Dan BowlingMy name is Dan Bowling. I am Senior Lecturing Fellow at Duke Law School, where I teach courses on labor law, employment law, and positive psychology and the practice of law. These classes seem to be popular among the students, maybe because I bring pizza and wine for the class every now and then. I also run a small consultancy, Positive Workplace Solutions LLC, which provides executive coaching and legal consulting for C-Level executives and professionals (I am a licensed attorney). I work with Martin Seligman’s team at UPenn’s Positive Psychology Center doing empirical research on strengths and lawyers, and have helped teach in MAPP for the past 5 years. I speak regularly at legal and/or positive psychology conferences, and write a featured blog for Talent Management Magazine called Psychology at Work. I tweet silly and irrelevant stuff @BowlingDan if you would like to follow me.

What got you interested in Positive Psychology in the first place?

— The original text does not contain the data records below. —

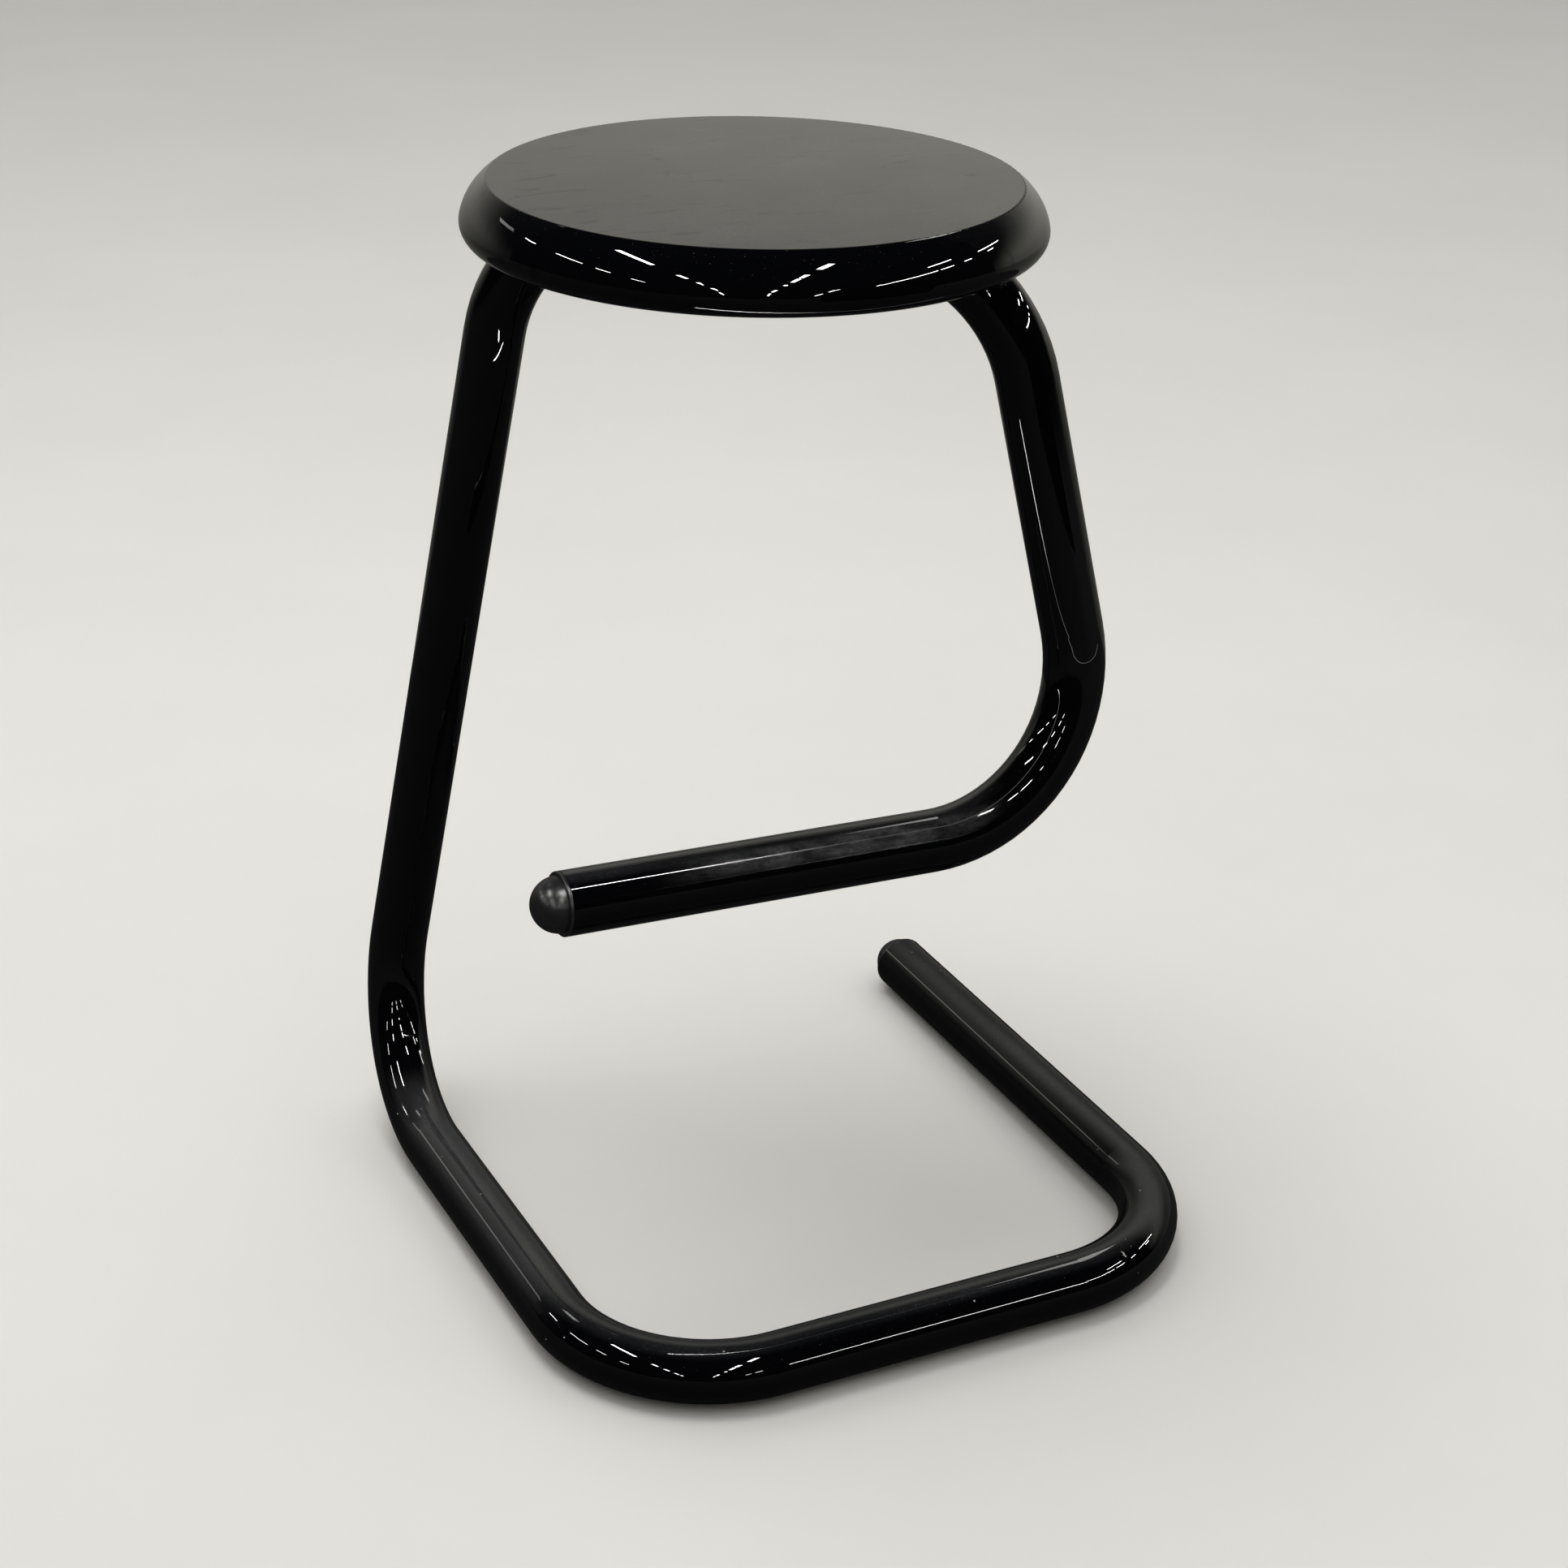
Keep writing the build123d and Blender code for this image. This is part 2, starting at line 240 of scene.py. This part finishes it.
def enamel(name, dust=0.1, dust_colour=COOL_DUST, dust_from=0.8, scuff=0.5, peel=0.004,
           low=0.012, high=0.03, chips_at=None, rub_and_sheen=None, rub_and_sheen_pale=0.04, wipe=None):
    """Gloss black stoving enamel, its roughness between low and high. Dust lies on faces whose normal's Z is
    above dust_from, and wipe thins it. Hairlines are everywhere, chips where chips_at says, and the shine is
    blurred and greyed where the rub function says: rubbed wear, and on the frame also a painted sheen. The last
    three are functions that make the nodes."""
    material, n, coords = new_material(name)
    normal = n.add("ShaderNodeNewGeometry").outputs["Normal"]
    up = n.axes(normal)["Z"]

    cloud = n.ramp(n.noise(coords, 9.0, 4.0, 0.6), 0.3, 0.75, 0.4, 1.0)
    speck = n.ramp(n.noise(coords, 420.0, 2.0, 0.6), 0.35, 0.8, 0.6, 1.0)
    settled = n.times(n.times(cloud, speck), n.ramp(up, dust_from, 0.99))
    shine = ENAMEL_SHINE
    if wipe:
        left = wipe(n, coords)
        settled = n.times(settled, left)
        shine = n.ramp(left, 0.5, 0.95, 0.2, ENAMEL_SHINE)
    grit = n.times(n.ramp(n.noise(coords, 900.0, 1.0, 0.5), 0.74, 0.8), n.ramp(up, 0.3, 0.8))
    dust_amount = n.plus(n.times(settled, dust), n.times(grit, 0.25), clamp=True)

    marks = n.plus(streaks(n, coords, (30, 900, 900), (0, 0, 0.3), 0.76, 0.82),
                   streaks(n, coords, (800, 40, 800), (0, 0, -0.5), 0.77, 0.83), clamp=True)
    marks = n.times(marks, scuff, clamp=True)
    base = n.mix(dust_amount, ENAMEL_BLACK, dust_colour)
    base = n.mix(n.times(marks, 0.12), base, HAIRLINE_GREY)
    rough = n.ramp(n.noise(coords, 23.0, 5.0, 0.62), 0.35, 0.8, low, high)
    rough = n.plus(rough, n.times(dust_amount, 0.3))
    rough = n.plus(rough, n.times(marks, 0.12), clamp=True)
    if rub_and_sheen:
        # Rubbed wear greys and dulls the enamel; on the frame this also paints a grey sheen on the left floor
        # run.
        rubbed_and_sheen = rub_and_sheen(n, coords, normal)
        base = n.mix(n.times(rubbed_and_sheen, rub_and_sheen_pale), base, RUBBED_AND_SHEEN_GREY)
        rough = n.plus(rough, n.times(rubbed_and_sheen, 0.22), clamp=True)

    bump = n.bump(peel, 0.0004, n.noise(coords, 160.0, 2.0, 0.5))
    if chips_at:
        chips = chips_at(n, coords)
        base = n.mix(chips, base, CHIP_COLOUR)
        rough = n.plus(rough, n.times(chips, 0.5), clamp=True)
        bump = n.add("ShaderNodeBump", {"invert": True}, Strength=0.25, Distance=0.0003, Height=chips,
                     Normal=bump.outputs[0])
    surface(n, Base_Color=base, Roughness=rough, IOR=1.5, Specular_IOR_Level=shine, Normal=bump.outputs[0])
    return material


def plastic(name, colour, roughness, grain_scale):
    """Moulded black plastic with a fine grain and a soft sheen."""
    material, n, coords = new_material(name)
    cloud = n.noise(coords, 60.0, 3.0, 0.5)
    paler = tuple(c * 1.3 + 0.001 for c in colour[:3]) + (1,)
    rough = n.plus(n.ramp(cloud, 0.3, 0.7, -0.015, 0.015), roughness)
    bump = n.bump(0.08, 0.0001, n.noise(coords, grain_scale, 3.0, 0.6))
    surface(n, Base_Color=n.mix(n.ramp(cloud, 0.35, 0.75), colour, paler), Roughness=rough, IOR=1.48,
            Normal=bump.outputs[0])
    return material


PLY_THICKNESS = 0.003


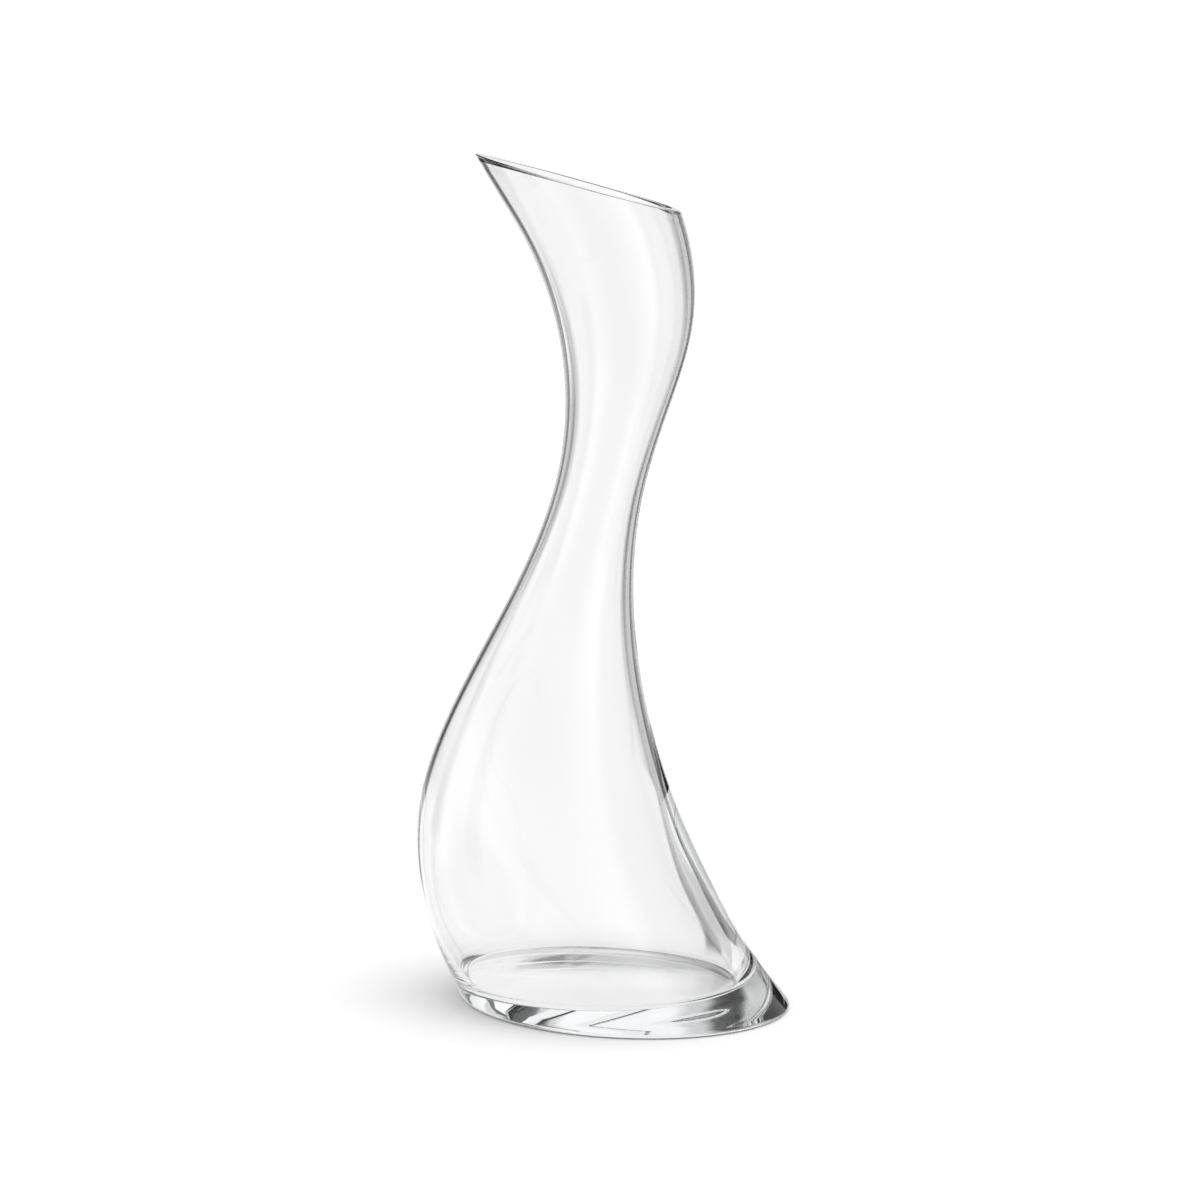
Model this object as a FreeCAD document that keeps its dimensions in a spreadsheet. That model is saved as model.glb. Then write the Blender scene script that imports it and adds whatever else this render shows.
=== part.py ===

I have always been fascinated by different personality traits. I started my career after graduating from Duke Law in 1980 as a labor and employment litigator and it struck me how important a role personality played in why one employee sues you and another doesn’t, even if their job circumstances are the same. I made partner in a large Atlanta law firm in 1986 but was shortly thereafter recruited by Coca-Cola to help form the new law department of its bottling operations, which it spun off as Coca-Cola Enterprises in the largest IPO in history. My interests in the psychological components of work continued during my career with Coca-Cola Enterprises, where I held a variety of jobs including President of a nine-state, 2 billion dollar operating region, as I developed a firm belief in the link between optimism and positive emotions in employee and corporate performance.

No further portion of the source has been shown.